Renato - São muito complementares. O Princípio 10 define
que os acessos à participação, à informação e à justiça pelos cidadãos, além de
serem direitos destes, são condições para avançarmos em direção à
sustentabilidade socioambiental. Já governo aberto é um conceito mais recente e
que integra às ideias de participação, transparência, prestação de contas e o uso
de inovação e tecnologia cívica. Esse conceito ganhou força especialmente a
partir de 2011 com a criação da Open Government Partnership - OGP (Parceria
para Governo Aberto), que já conta com a participação de mais de 70 países.

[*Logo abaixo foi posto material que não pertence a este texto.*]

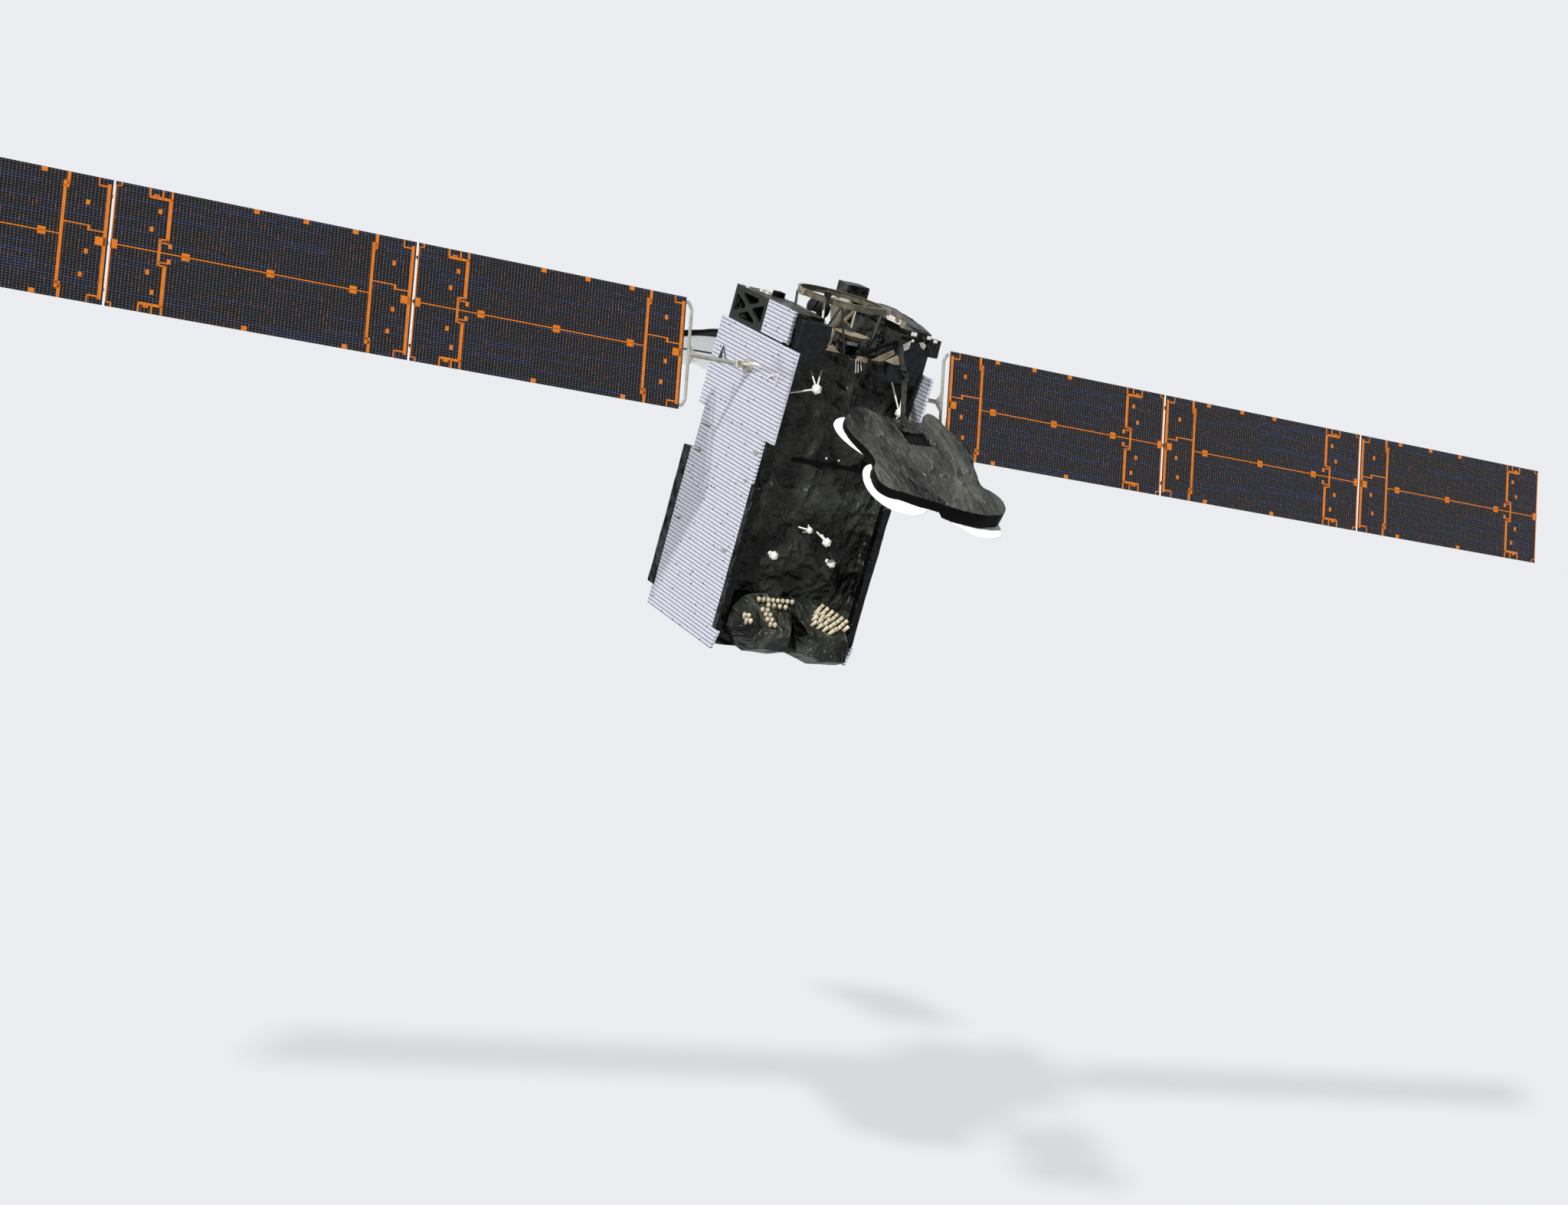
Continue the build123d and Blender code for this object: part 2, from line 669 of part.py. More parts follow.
def outrigger(root):
    """Fixed outrigger with the clevis and pin for the arm, from its root on the body."""
    axis = (PIVOT_X, PIVOT_Y, PIVOT_Z)
    ear_in = TONGUE_W / 2 + EAR_PLAY
    ear_out = ear_in + EAR_W
    back = (Vector(*root) - Vector(*axis)).normalized()
    stop = 95
    end = (axis[0] + back.X * stop, axis[1] + back.Y * stop, axis[2] + back.Z * stop)
    deep = Vector(*root) + back * OUTRIGGER_R
    out = rod(tuple(deep), end, OUTRIGGER_R)
    bridge = Pos(*axis) * Rot(0, -math.degrees(math.atan2(back.Z, back.X)), 0)
    out += bridge * Pos(stop, 0, 0) * Box(60, 2 * ear_out, 2 * PIVOT_R)
    for side in (-1, 1):
        y = side * (ear_in + EAR_W / 2)
        out += bridge * Pos(stop / 2, y, 0) * Box(stop, EAR_W, 2 * PIVOT_R)
        out += bridge * Pos(0, y, 0) * Rot(90, 0, 0) * Cylinder(PIVOT_R, EAR_W)
    out += Pos(*axis) * Rot(90, 0, 0) * Cylinder(PIVOT_PIN_R, 2 * ear_out)
    x, y, z = root
    reach = 3 * OUTRIGGER_R
    return out - block(x - reach, x, y - reach, y + reach, z - reach, z + reach)


# Hold-downs: columns are the ball's y and z, its height off the face and its radius, then
# the feet's y and z
TRIPODS = (
    (-616, 14, 100, 52, ((-935, -108), (-705, 236), (-500, 236))),
    (754, -81, 100, 52, ((502, 400), (785, 405), (880, -260))),
    (-125, -1868, 69, 40, ((-230, -1862), (-60, -1800), (-90, -1950))),
    (301, -2004, 69, 44, ((75, -1893), (360, -1930), (330, -2090))),
)
TRIPOD_BAR_R = 13
# Posts: columns are y and z
POSTS = ((-521, -2315), (362, -2316))
POST_R = 34
POST_H = 44


def hold_downs(upper_x, lower_x):
    """White tripods with ball heads, and posts, on a face that steps out at the waist."""
    out = []
    for y, z, height, r, feet in TRIPODS:
        face = upper_x if z > WAIST_Z else lower_x
        ball = (face + height, y, z)
        stand = Pos(*ball) * Sphere(r)
        for foot_y, foot_z in feet:
            stand += rod((face - 40, foot_y, foot_z), ball, TRIPOD_BAR_R)
        out.append(stand - block(face - 200, face, y - 600, y + 600, z - 600, z + 600))
    for y, z in POSTS:
        out.append(rod((lower_x, y, z), (lower_x + POST_H, y, z), POST_R))
    return out


# Feeds: outline of the south box as (y, z), seen from the east
FEED_OUTLINE = (
    (-950, -3380),
    (-700, -3620),
    (-240, -3640),
    (-10, -3560),
    (-10, -2960),
    (-160, -2900),
    (-760, -2880),
    (-900, -3020),
)
FEED_SLOPE = 330
# Horn rows: columns are distance off the face, first y, last y and rough pitch
SOUTH_ROWS = (
    (60, -700, -130, 81),
    (130, -640, -300, 85),
    (210, -600, -420, 60),
    (290, -560, -400, 53),
    (250, -860, -780, 80),
)
NORTH_ROWS = (
    (80, 260, 760, 83),
    (150, 240, 700, 77),
    (230, 240, 560, 80),
    (310, 300, 520, 73),
    (240, 70, 140, 70),
)


def feed_box(x0):
    """South feed box: a faceted blanket box with a slope where its horns stand."""
    face = make_face(Plane.YZ.offset(x0) * Polyline(*FEED_OUTLINE, close=True))
    box = extrude(face, amount=FEED_DEPTH, taper=FEED_TAPER)
    x1 = x0 + FEED_DEPTH
    slope = [(x0 + 60, FEED_TOP_Z), (x1, FEED_TOP_Z), (x1, FEED_TOP_Z - FEED_SLOPE)]
    return box - plate_xz(slope, -LOWER_Y, LOWER_Y)


def slope_z(off):
    """Height of the feed boxes' sloping top at a distance off the face."""
    return FEED_TOP_Z - max(0, off - 60) * FEED_SLOPE / (FEED_DEPTH - 60)


def horns(x0, rows, lean_x, lean_y):
    """Tapered feed horns, wide end out, rooted on the slope."""
    out = []
    cone = Cone(HORN_TIP_R, HORN_R, HORN_L, align=(Align.CENTER, Align.CENTER, Align.MIN))
    for off, y0, y1, pitch in rows:
        steps = round((y1 - y0) / pitch)
        for i in range(steps + 1):
            y = y0 + (y1 - y0) * i / steps
            z = slope_z(off) - HORN_SINK
            out.append(Pos(x0 + off, y, z) * Rot(lean_x, lean_y, 0) * cone)
    return out


def feeds(x0):
    """Two feed boxes and their horns, in east coordinates."""
    south = feed_box(x0)
    both = [south, north(south)]
    cones = [h - south for h in horns(x0, SOUTH_ROWS, 0, 6)]
    cones += [h - both[1] for h in horns(x0, NORTH_ROWS, -22, 26)]
    return both, cones


def main():
    os.makedirs("parts", exist_ok=True)
    save("bus_core", bus_core())
    upper = radiator_upper()
    lower = radiator_lower()
    save("radiator_south_upper", upper)
    save("radiator_north_upper", north(upper))
    save("radiator_south_lower", lower)
    save("radiator_north_lower", north(lower))
    save("cheeks", *cheeks())
    save("lower_blankets", blanket(EAST_X), west(blanket(-LOWER_WEST_X)))
    module = attic()
    frame = attic_frame()
    mirror_panel = attic_mirror()
    end = apron()
    save("module_south", module)
    save("module_north", north(module))
    save("brace_frames", frame, north(frame))
    save("mirror_panels", mirror_panel, north(mirror_panel))
    save("aprons", end, north(end))
    save("hood", hood())
    save("hood_rail", rail())
    save("launch_ring", launch_ring())
    save("ring_struts", *ring_struts())
    save("apogee_engine", apogee_engine())
    save("heat_shield", heat_shield())
    save("tank", tank())
    save("deck_box", deck_box())

    back = reflector_back()
    dishes = reflector_dishes()
    arm = reflector_arm()
    # Columns: side, how it is turned, its faces above and below the waist, outrigger root
    sides = (
        ("east", Location(), EAST_X, EAST_X, EAST_ROOT),
        ("west", Rot(0, 0, 180), EAST_X, -LOWER_WEST_X, WEST_ROOT),
    )
    for side, turn, upper_x, lower_x, root in sides:
        lower_x += BLANKET_T
        boxes, cones = feeds(lower_x)
        stands = [turn * s - end - north(end) for s in hold_downs(upper_x, lower_x)]
        save(f"hold_downs_{side}", *stands)
        save(f"feed_boxes_{side}", *[turn * s for s in boxes])
        save(f"horns_{side}", *[turn * s for s in cones])
        save(f"outrigger_{side}", turn * outrigger(root))
        place = turn * REFLECTOR_FRAME
        save(f"reflector_back_{side}", place * back)
        save(f"reflector_dishes_{side}", *[place * d for d in dishes])
        save(f"reflector_arm_{side}", turn * arm)

    for side, place in WING_FRAMES.items():
        save(f"drive_housing_{side}", place * drive_housing())
        save(f"drive_shaft_{side}", place * drive_shaft())
        save(f"yoke_{side}", place * yoke())
        save(f"yoke_bracket_{side}", place * yoke_bracket())
        for i in range(PANEL_COUNT):
            save(f"panel_{side}_{i + 1}", place * panel(i))


main()
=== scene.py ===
import json
import math

import bmesh
import bpy
from bpy.props import FloatProperty, FloatVectorProperty, PointerProperty
from mathutils import Matrix, Vector, noise

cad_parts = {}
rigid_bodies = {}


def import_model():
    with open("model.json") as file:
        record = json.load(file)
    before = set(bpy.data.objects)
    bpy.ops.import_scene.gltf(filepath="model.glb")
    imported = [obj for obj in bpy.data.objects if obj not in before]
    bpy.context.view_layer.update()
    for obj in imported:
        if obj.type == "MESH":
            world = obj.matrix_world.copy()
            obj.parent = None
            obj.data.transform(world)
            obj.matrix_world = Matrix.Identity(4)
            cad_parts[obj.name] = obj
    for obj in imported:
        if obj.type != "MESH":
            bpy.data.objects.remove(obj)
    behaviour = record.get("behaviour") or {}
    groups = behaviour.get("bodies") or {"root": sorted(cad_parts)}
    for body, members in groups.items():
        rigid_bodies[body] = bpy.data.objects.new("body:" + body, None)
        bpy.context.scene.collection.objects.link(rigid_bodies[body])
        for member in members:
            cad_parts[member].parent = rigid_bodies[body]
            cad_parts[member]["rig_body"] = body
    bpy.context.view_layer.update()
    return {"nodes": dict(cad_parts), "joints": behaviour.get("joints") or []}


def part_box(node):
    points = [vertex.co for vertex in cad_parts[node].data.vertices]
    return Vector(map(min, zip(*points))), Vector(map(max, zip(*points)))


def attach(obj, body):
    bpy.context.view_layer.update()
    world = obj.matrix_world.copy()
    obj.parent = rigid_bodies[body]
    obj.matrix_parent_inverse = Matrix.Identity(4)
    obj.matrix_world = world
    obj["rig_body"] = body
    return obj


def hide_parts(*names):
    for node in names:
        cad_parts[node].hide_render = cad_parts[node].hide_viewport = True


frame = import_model()

bl_info = {
    "name": "Communications Satellite Dressing",
    "version": (1, 0, 0),
    "blender": (4, 5, 0),
    "location": "View3D > Sidebar > Satellite",
    "description": "Finishes and small fittings of a deployed communications satellite",
    "category": "Object",
}

# Places are written in millimetres from the point where the wing axis crosses the body's
# centre line: x east, y north, z towards the launch ring.
JOINTS = {joint["name"]: joint for joint in frame["joints"]}
AXIS_Z = JOINTS["drive_north"]["pos_m"][2]
FOLD_AXIS = Vector(JOINTS["yoke_fold_south"]["axis"])
TILT = math.atan2(-FOLD_AXIS.x, FOLD_AXIS.z)
CELL_NORMAL = Vector((math.cos(TILT), 0, math.sin(TILT)))
CELL_UP = Vector((-math.sin(TILT), 0, math.cos(TILT)))
SIDES = (("south", -1), ("north", 1))
FACES = ("east", "west")
PANELS = (1, 2, 3)
# Edges sharper than this are bevelled, and points nearer than this, in metres, are merged
SHARP_EDGE = math.radians(40)
MERGE_DIST = 0.0002


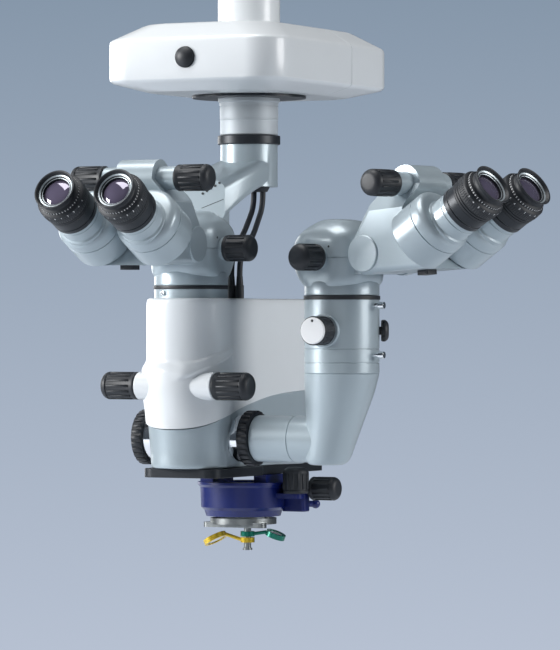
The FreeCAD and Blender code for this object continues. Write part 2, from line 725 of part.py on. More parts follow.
def port_collars():
    collars = []
    for s in (-1, 1):
        face = s * (PORT_RING_X[0] - PLAY)
        flange = along_x(COLLAR_R + COLLAR_FLANGE, (s * COLLAR_FLANGE_X, face), (PORT_Y, PORT_Z))
        sleeve = along_x(COLLAR_R, (s * COLLAR_START, s * COLLAR_END), (PORT_Y, PORT_Z))
        bore = along_x(PORT_BORE_R, (s * (COLLAR_START - 1), s * (COLLAR_END + 1)), (PORT_Y, PORT_Z))
        collars.append(fuse(sleeve, flange).cut(bore))
    return Part.makeCompound(collars)


def port_ring(s):
    x = sorted((s * PORT_RING_X[0], s * PORT_RING_X[1]))
    return knurled_ring(PORT_RING_R, COLLAR_R + RUN_GAP, x, (0, PORT_Y, PORT_Z))


def observer_elbow():
    ring_face = PORT_RING_X[1] + PLAY
    flange = pipe(OBSERVER_TUBE_R, COLLAR_R, (ring_face, PORT_Y, PORT_Z), (COLLAR_END, PORT_Y, PORT_Z))
    tube = along_x(OBSERVER_TUBE_R, (COLLAR_END, ELBOW_FOOT_X + ELBOW_LAP), (PORT_Y, PORT_Z))
    circles = [Part.Wire(Part.makeCircle(r, V(x, PORT_Y, z), V(0, 0, 1))) for z, x, r in ELBOW]
    column = Part.makeLoft(circles, True, False)
    return fuse(flange, tube, column)


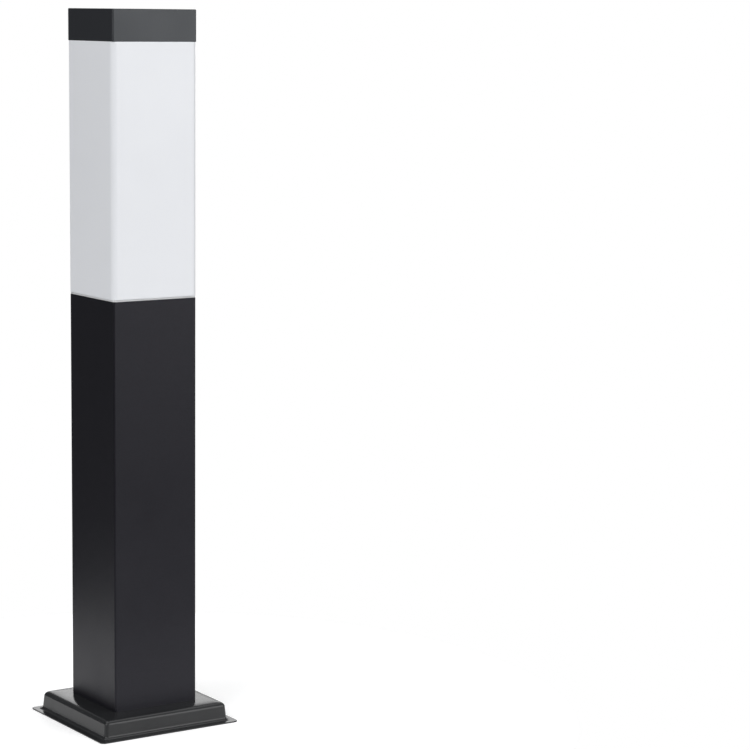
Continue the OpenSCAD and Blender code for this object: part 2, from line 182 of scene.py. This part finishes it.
m = Mat("base_black")     # pressed sheet under a smooth satin coat, faintly wavy
cloud = m.noise(22, 4, 0.55); fine = m.noise(1500, 3, 0.6); wave = m.noise(38, 2, 0.4)
n1 = m.bump(wave, 0.0004, 0.05)
m.bump(fine, 0.00002, 0.35, after=n1)
m.color(m.mix(cloud, (0.012, 0.0125, 0.0135), (0.021, 0.0215, 0.0225)))
m.rough(m.math("ADD", m.range(cloud, 0.15, 0.26, 0.3, 0.7), m.range(fine, -0.02, 0.03)))
m.set(Specular_IOR_Level=0.30); M["base_black"] = m

m = Mat("opal")           # opal acrylic, satin from the mould
cloud = m.noise(9, 3, 0.5); fine = m.noise(1100, 2, 0.5)
m.bump(fine, 0.00001, 0.25)
m.color(m.mix(cloud, (0.788, 0.802, 0.834), (0.830, 0.844, 0.874)))
m.rough(m.range(m.noise(60, 3, 0.5), 0.30, 0.38, 0.3, 0.7))
m.set(Subsurface_Weight=0.22, Subsurface_Radius=(0.0022, 0.0022, 0.0022), Subsurface_Scale=1.0, Specular_IOR_Level=0.45)
M["opal"] = m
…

Governo Aberto traz a ideia de que o aprofundamento democrático, potencializado
pelo uso de tecnologias de comunicação e de informação, é condição para
criarmos políticas e soluções públicas capazes de enfrentar desafios nos mais
diferentes temas. Apesar do enorme potencial da relação entre a comunidade de
Governo Aberto e as organizações e pautas socioambientais, ainda existe um
forte distanciamento entre estes dois mundos, que falam diferentes línguas e
participam de espaços diferentes.
Radar – Por fim, o que você acha que poderia ter
acontecido de forma diferente, se o Princípio da democracia ambiental fosse
implementado, desde 1992?
Renato - Certamente teríamos construídos políticas
ambientais mais robustas e efetivas, o que implicaria em termos avançado mais
na solução de diferentes desafios ambientais, como a redução da emissão de
gases do efeito estufa e a exploração ilegal de madeira na Amazônia. Também
teríamos uma quantidade menor de conflitos socioambientais nas várias maneiras em que eles podem se
materializar, sejam conflitos originados pelo uso de recursos naturais, ou pela localização de
empreendimentos com potencial poluidor, entre outros aspectos. Quando se coloca todos os atores na mesa pra negociar, a chance de termos relações pactuadas
e de garantirmos os direitos das populações mais afetadas, é bem maior.